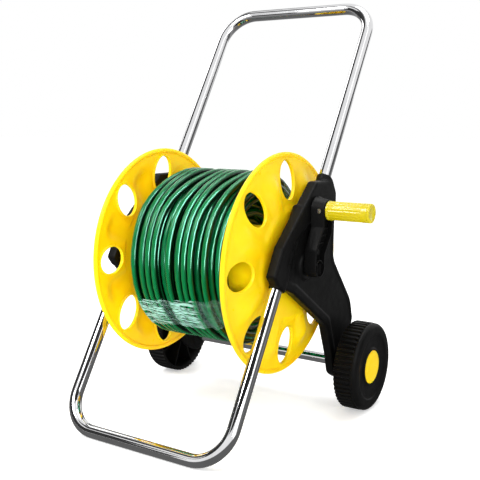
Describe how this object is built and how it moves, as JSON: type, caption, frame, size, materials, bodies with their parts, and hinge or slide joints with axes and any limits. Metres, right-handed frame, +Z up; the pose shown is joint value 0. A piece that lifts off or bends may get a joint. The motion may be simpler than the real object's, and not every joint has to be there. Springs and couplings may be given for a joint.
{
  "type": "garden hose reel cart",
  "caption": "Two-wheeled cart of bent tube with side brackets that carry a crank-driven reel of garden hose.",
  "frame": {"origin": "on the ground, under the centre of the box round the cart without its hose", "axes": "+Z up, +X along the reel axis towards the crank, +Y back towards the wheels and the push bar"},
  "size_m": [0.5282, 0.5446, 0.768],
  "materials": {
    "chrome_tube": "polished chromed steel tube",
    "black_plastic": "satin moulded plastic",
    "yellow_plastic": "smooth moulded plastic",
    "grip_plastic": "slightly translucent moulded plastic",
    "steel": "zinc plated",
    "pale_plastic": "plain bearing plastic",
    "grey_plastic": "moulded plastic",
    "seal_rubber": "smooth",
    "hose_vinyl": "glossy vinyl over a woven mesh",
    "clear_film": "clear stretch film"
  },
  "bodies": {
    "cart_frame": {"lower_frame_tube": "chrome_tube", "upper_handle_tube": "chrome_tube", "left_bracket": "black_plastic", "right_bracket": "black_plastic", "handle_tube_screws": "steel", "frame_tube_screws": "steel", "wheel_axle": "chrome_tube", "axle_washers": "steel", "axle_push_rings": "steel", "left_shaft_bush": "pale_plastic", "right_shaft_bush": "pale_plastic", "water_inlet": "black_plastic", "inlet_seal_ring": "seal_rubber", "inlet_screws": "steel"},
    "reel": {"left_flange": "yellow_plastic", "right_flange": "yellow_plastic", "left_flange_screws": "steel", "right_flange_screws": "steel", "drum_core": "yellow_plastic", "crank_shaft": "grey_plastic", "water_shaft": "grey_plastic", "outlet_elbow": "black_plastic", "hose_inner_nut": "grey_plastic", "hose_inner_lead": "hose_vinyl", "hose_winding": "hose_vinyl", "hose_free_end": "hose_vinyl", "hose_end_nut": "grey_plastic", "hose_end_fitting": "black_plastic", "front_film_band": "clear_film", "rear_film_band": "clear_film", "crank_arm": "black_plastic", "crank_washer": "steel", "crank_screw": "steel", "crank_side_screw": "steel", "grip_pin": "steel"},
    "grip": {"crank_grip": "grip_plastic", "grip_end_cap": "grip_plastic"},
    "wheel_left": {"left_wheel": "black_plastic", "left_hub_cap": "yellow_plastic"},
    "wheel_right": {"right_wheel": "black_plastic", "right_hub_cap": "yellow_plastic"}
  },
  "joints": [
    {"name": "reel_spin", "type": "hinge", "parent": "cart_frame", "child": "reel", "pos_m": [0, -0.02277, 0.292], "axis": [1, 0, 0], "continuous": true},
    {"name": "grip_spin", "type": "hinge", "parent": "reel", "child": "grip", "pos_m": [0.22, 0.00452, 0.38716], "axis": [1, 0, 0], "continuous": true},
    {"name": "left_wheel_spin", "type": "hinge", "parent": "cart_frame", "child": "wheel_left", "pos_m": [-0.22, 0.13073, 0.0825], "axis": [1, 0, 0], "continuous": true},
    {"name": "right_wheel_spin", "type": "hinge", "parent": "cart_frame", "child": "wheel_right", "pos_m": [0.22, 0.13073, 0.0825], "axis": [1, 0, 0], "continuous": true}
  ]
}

----

- **WORK INSTRUCTIONS**:
Copy down the material exactly as written.

- **RESPONSE**:
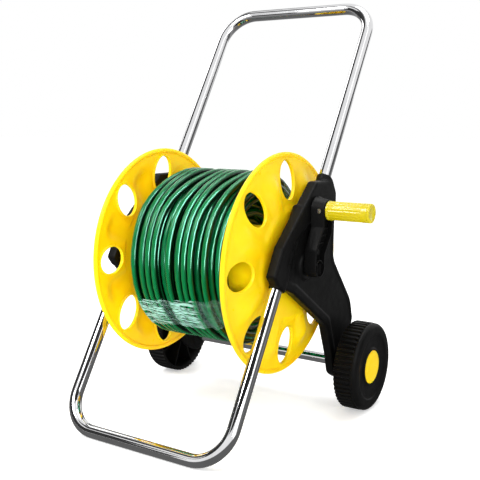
Describe how this object is built and how it moves, as JSON: type, caption, frame, size, materials, bodies with their parts, and hinge or slide joints with axes and any limits. Metres, right-handed frame, +Z up; the pose shown is joint value 0. A piece that lifts off or bends may get a joint. The motion may be simpler than the real object's, and not every joint has to be there. Springs and couplings may be given for a joint.
{
  "type": "garden hose reel cart",
  "caption": "Two-wheeled cart of bent tube with side brackets that carry a crank-driven reel of garden hose.",
  "frame": {"origin": "on the ground, under the centre of the box round the cart without its hose", "axes": "+Z up, +X along the reel axis towards the crank, +Y back towards the wheels and the push bar"},
  "size_m": [0.5282, 0.5446, 0.768],
  "materials": {
    "chrome_tube": "polished chromed steel tube",
    "black_plastic": "satin moulded plastic",
    "yellow_plastic": "smooth moulded plastic",
    "grip_plastic": "slightly translucent moulded plastic",
    "steel": "zinc plated",
    "pale_plastic": "plain bearing plastic",
    "grey_plastic": "moulded plastic",
    "seal_rubber": "smooth",
    "hose_vinyl": "glossy vinyl over a woven mesh",
    "clear_film": "clear stretch film"
  },
  "bodies": {
    "cart_frame": {"lower_frame_tube": "chrome_tube", "upper_handle_tube": "chrome_tube", "left_bracket": "black_plastic", "right_bracket": "black_plastic", "handle_tube_screws": "steel", "frame_tube_screws": "steel", "wheel_axle": "chrome_tube", "axle_washers": "steel", "axle_push_rings": "steel", "left_shaft_bush": "pale_plastic", "right_shaft_bush": "pale_plastic", "water_inlet": "black_plastic", "inlet_seal_ring": "seal_rubber", "inlet_screws": "steel"},
    "reel": {"left_flange": "yellow_plastic", "right_flange": "yellow_plastic", "left_flange_screws": "steel", "right_flange_screws": "steel", "drum_core": "yellow_plastic", "crank_shaft": "grey_plastic", "water_shaft": "grey_plastic", "outlet_elbow": "black_plastic", "hose_inner_nut": "grey_plastic", "hose_inner_lead": "hose_vinyl", "hose_winding": "hose_vinyl", "hose_free_end": "hose_vinyl", "hose_end_nut": "grey_plastic", "hose_end_fitting": "black_plastic", "front_film_band": "clear_film", "rear_film_band": "clear_film", "crank_arm": "black_plastic", "crank_washer": "steel", "crank_screw": "steel", "crank_side_screw": "steel", "grip_pin": "steel"},
    "grip": {"crank_grip": "grip_plastic", "grip_end_cap": "grip_plastic"},
    "wheel_left": {"left_wheel": "black_plastic", "left_hub_cap": "yellow_plastic"},
    "wheel_right": {"right_wheel": "black_plastic", "right_hub_cap": "yellow_plastic"}
  },
  "joints": [
    {"name": "reel_spin", "type": "hinge", "parent": "cart_frame", "child": "reel", "pos_m": [0, -0.02277, 0.292], "axis": [1, 0, 0], "continuous": true},
    {"name": "grip_spin", "type": "hinge", "parent": "reel", "child": "grip", "pos_m": [0.22, 0.00452, 0.38716], "axis": [1, 0, 0], "continuous": true},
    {"name": "left_wheel_spin", "type": "hinge", "parent": "cart_frame", "child": "wheel_left", "pos_m": [-0.22, 0.13073, 0.0825], "axis": [1, 0, 0], "continuous": true},
    {"name": "right_wheel_spin", "type": "hinge", "parent": "cart_frame", "child": "wheel_right", "pos_m": [0.22, 0.13073, 0.0825], "axis": [1, 0, 0], "continuous": true}
  ]
}